Hi,
I'm trying to improve the genomic annotation I have for a T-cell receptor gamma locus of a genome of intermediate annotation level, from bulk RNA-seq data.
To briefly explain the situation, T-cells are born in the bone marrow and their T-cell receptor gamma locus has the germline genome structure that looks like this: '5--V1---V2---V3---J1---J2---C--3'
The V, J, and C segments are protein coding and stand for: Variable, Joint, and Constant, and the dashes represent intervening non-coding DNA
When these T-cells reach the thymus (their next stop following the bone marrow) their T-cell receptor gamma locus gets rearranged where a randomly selected V segment (Vx below) gets joined with a randomly selected J segment (Jy below) and the intervening DNA is cut out therefore giving this DNA structure: '5--VxJy---C--3'
This is then transcribed as a transcript and the DNA intervening the Jy and C segments is spliced out like an intron.
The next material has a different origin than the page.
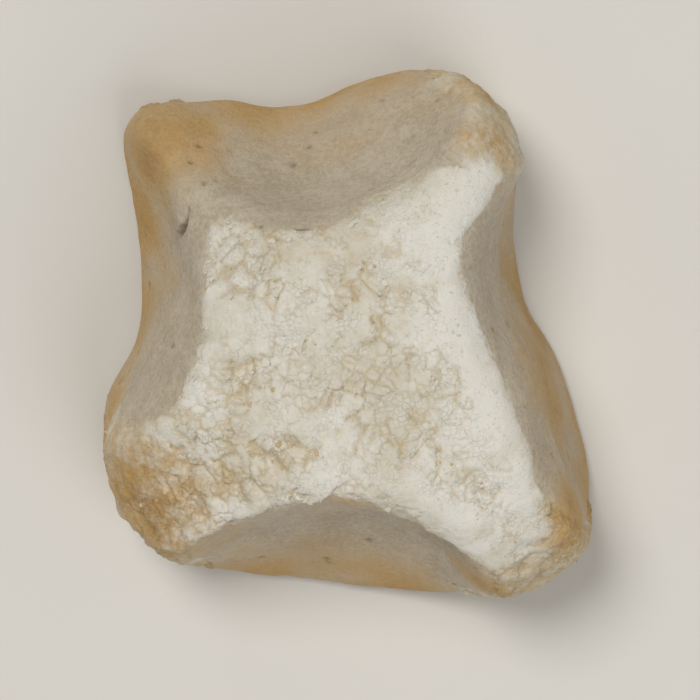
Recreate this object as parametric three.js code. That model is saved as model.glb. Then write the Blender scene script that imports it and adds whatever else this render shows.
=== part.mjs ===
// A soft almond biscuit of the amaretto kind, in millimetres, with +Z up.
//
// The baker rolls a lump of almond dough in icing sugar, sets it down and presses it between the
// fingers from four sides. It bakes into a low pillow: a flat base, four smooth finger hollows,
// four ridges that run out between them to rounded corner lobes, and a rough crown of sugar crust
// that has cracked into plates. The origin is on the flat base, at the middle of the biscuit.
// The front of the biscuit is towards -Y, where its widest hollow is.
import * as THREE from "three";
import { mergeVertices } from "three/addons/utils/BufferGeometryUtils.js";

// Driving dimensions
const WIDTH = 45.5; // left to right, X
const DEPTH = 49.5; // front to back, Y
const HEIGHT = 23.5; // flat base to the top of the crown, Z

// The lump of dough before it is pressed
const BELLY_HEIGHT = 4.5; // where the lump is widest
const CROWN_FULLNESS = 2.7; // exponent of the side profile: 2 is an ellipse
const UNDERSIDE_DROP = 13; // how far below the belly the lump would close if it weren't on a tray
const BASE_ROUNDING = 2; // where the side turns under to the flat base

// The foot's outline seen from above: how far it reaches from the middle at each azimuth, in
// degrees anticlockwise from +X. It swells at the four lobes and is drawn in where it was pressed.
const FOOT = [
  { azimuth: 9.5, reach: 17.9 }, // right side, under the index finger
  { azimuth: 32, reach: 18.8 },
  { azimuth: 49, reach: 23.6 },
  { azimuth: 66, reach: 26.3 }, // back right lobe
  { azimuth: 84, reach: 25 },
  { azimuth: 104, reach: 22.4 }, // back
  { azimuth: 121, reach: 25 },
  { azimuth: 134, reach: 28 }, // back left lobe
  { azimuth: 148, reach: 25.4 },
  { azimuth: 163, reach: 22 },
  { azimuth: 181, reach: 20.2 }, // left side
  { azimuth: 198, reach: 23.6 },
  { azimuth: 222, reach: 26.2 }, // front left lobe
  { azimuth: 256, reach: 24.4 }, // front
  { azimuth: 279, reach: 25 },
  { azimuth: 294, reach: 26.7 },
  { azimuth: 314.5, reach: 28.6 }, // front right lobe
  { azimuth: 336, reach: 26 },
  { azimuth: 354, reach: 21 },
];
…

The choice of V and J is random and different for each T-cell.
The genome annotation I have for the T-cell receptor gamma locus looks like this: '5--C---C---C---C---C---C--3'
Where all these C segments are annotated as exons of the same gene. However I suspect that this is annotation is wrong because I can only find sequence similarity to a C protein domain at the most 3' C segment whereas I'm finding similarities to a V/J protein domains upstream to it - not exactly in the same coordinates as the upstream annotated C segments but close.
I have bulk RNA-seq data from spleen of the species, which includes among other cells, T-cells after they have been through the thymus and hence rearranged.
I thought of trying something simple as obtaining all the coordinates in which the RNA-seq reads are spliced between the 5' and 3' ends of this locus, which might help resolve this situation.
So my question is whether there is a way to obtain this information from tools such as samtools, bedtools, etc.
But perhaps I'm better off with just running a de-novo transcriptome assembler dedicated for reconstructing T-cll receptor loci, in which case any recommendations? Thanks!